Falleció Giulio
Andreotti, el hombre insignia de la truculenta política italiana de la
posguerra. Sesenta años fue miembro del parlamento y siete veces ocupó la
jefatura del gobierno. Durante todo ese tiempo lució siempre portentosas virtudes
como un gran prestidigitador de la política. Fue acusado de cosas tan graves
como sostener arriesgadas relaciones con
la mafia y mandar asesinar a un periodista, y jamás logró borrar la sombra de cierta
“sospecha moral" por su inacción ante el secuestro de su gran rival, Aldo
Moro. Pero nadie negaba que era él la principal fuente de sabiduría y
experiencia política del país y que poseía una indiscutible fama de proyección internacional. Andreotti fue
ministro "de todo", a partir de 1947, cuando el mítico
"Presidente de la Reconstrucción", Alcide De Gasperi, lo llamó para
colaborar a su lado. Además de la Jefatura del Gobierno ocupó los ministerios del
Exterior, Finanzas, Industria, Presupuesto, Defensa, Cultura y un largo etc. Desde
el primer momento de su destacó Belcebú (como era apodado por sus adversarios) como
astuto operador político en años de dificultades extremas y de dura
confrontación con el comunismo. Promotor de la Unión Europea y de una férrea alianza
de Italia con Occidente, fue visto también como "un préstamo del Vaticano
a Italia", en virtud a su fuerte vinculación con la no menos siniestra curia
romana, cuya historia –por cierto- Andreotti ha sabido ilustrar en brillantes y
eruditos ensayos.
Belcebú fue un clamoroso éxito como político, un
fuera de serie construido gracias a su capacidad de trabajo y su mítica habilidad
en conquistar y prohijar a su numerosa "base electoral" con una infernal
red de relaciones fundada en un muy bien aceitado clientelismo. También
legendaria fue su insuperable
ambigüedad, cubierta con un manto de refinada ironía capaz de dejar descolocado
a sus numerosos adversarios con réplicas fulminantes. A la historia pasó
aquella ocasión en que se le preguntó si no se sentía cansado de tantos años de
gestión, en virtud a que “el poder desgasta” y él contestó con una frase que
dio la vuelta al mundo: "Sí, el poder desgasta, pero desgasta más no
tenerlo”, apotegma que incluso parafraseara Coppola en la fallida tercera parte
de El Padrino. Relación interesante la que tuvo Andreotti, por cierto, con el
cine. Fellini lo consideró difícil de descifrar: "parece el guardián de
algún gran misterio. Tiene el talante de quien parece venido de otra
dimensión". También hace años se estrenó el estupendo film “Il Divo",
dedicado íntegramente a su figura y que no es en absoluto condescendiente con el personaje.

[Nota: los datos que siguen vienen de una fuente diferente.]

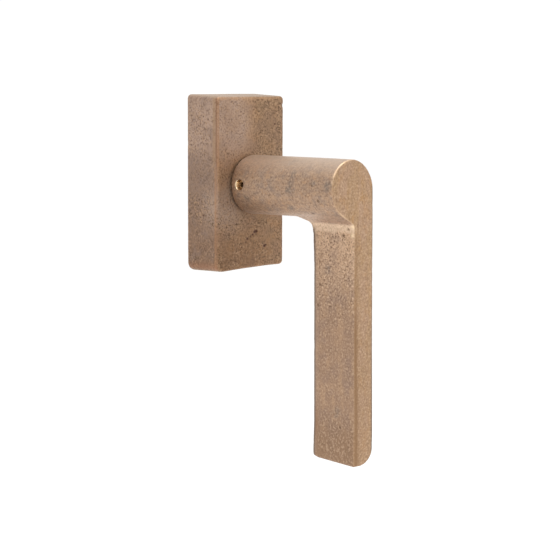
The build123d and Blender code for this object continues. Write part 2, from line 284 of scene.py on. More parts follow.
def settle(piece):
    """Fixes a piece's modifiers into its mesh."""
    seen = piece.evaluated_get(bpy.context.evaluated_depsgraph_get())
    mesh = bpy.data.meshes.new_from_object(seen)
    piece.modifiers.clear()
    raw = piece.data
    piece.data = mesh
    bpy.data.meshes.remove(raw)
    mesh.name = piece.name


def work(piece, tool, finish=None, operation="DIFFERENCE"):
    """Cuts a piece with a tool, or adds the tool to it. The worked faces take the finish."""
    if finish:
        tool.data.materials.append(finish.material)
    step = piece.modifiers.new("work", "BOOLEAN")
    step.operation = operation
    step.solver = "EXACT"
    step.material_mode = "TRANSFER"
    step.object = tool
    settle(piece)
    bpy.data.objects.remove(tool)


def hexagon(across_flats, start, end):
    """A hexagon bar along Z, as the tool for a key's socket."""
    angles = np.radians(np.arange(6) * 60)
    corner = across_flats / math.sqrt(3)
    outline = np.c_[corner * np.cos(angles), corner * np.sin(angles)]
    return skinned("key", [np.c_[outline, np.full(6, height)] for height in (start, end)])


def thread_rings(radius, pitch, start, end, point):
    """Rings up a rolled thread along Z, with its ends drawn in by a point's length."""
    turns = np.linspace(0, 1, ring_points, endpoint=False)
    step = pitch / 8
    rings = []
    for height in np.arange(start, end, step):
        crest = np.abs(2 * ((height / pitch - turns) % 1) - 1)
        cut = 0.55 * pitch * np.clip(1.15 * crest - 0.1, 0, 0.9)
        drawn_in = max(0, point - (height - start), point - (end - height))
        rings.append(ring_of(np.minimum(radius - cut, radius - drawn_in), height))
    return rings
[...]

Cuando uno reflexiona sobre un político profesional
como Andreotti, no se puede evitar darse cuenta de cuán falaz es el discurso
pretendidamente "ciudadano" que algunos esgrimen para tratar de
enterrar a la clase política con el argumento de que los políticos no están a
la altura de los "impolutos" ciudadanos a quienes dicen representar.
La vieja clase política italiana fue barrida por corrupta para ser sustituida
por unos gobernantes aún más corruptos, ineficientes y pedestres pero, eso sí,
muy "ciudadanos". Silvio Berlusconi es su epítome.
"Que todo cambie para que todo permanezca igual"; la vieja fórmula gatopardiana cobró plena vigencia en su país de origen. Tras varios un par de décadas de haberse suscitado la histórica rebelión de un electorado harto de inestabilidad y corrupción, que llevó a la espectacular caída en desgracia de casi la totalidad de la clase política tradicional, los italianos son testigos hoy de cómo sus nuevos dirigentes no solo han sido incapaces gobernar con honradez y eficacia, sino que son aún más venales y frívolos que sus vilipendiados antecesores. Se trata, como la definió Indro Montanelli, de una generación de “políticos pigmeos”, que hacen aparecer a los turbios Andreottis, Craxis, La Malfas y Martellis del pasado como estadistas añorables.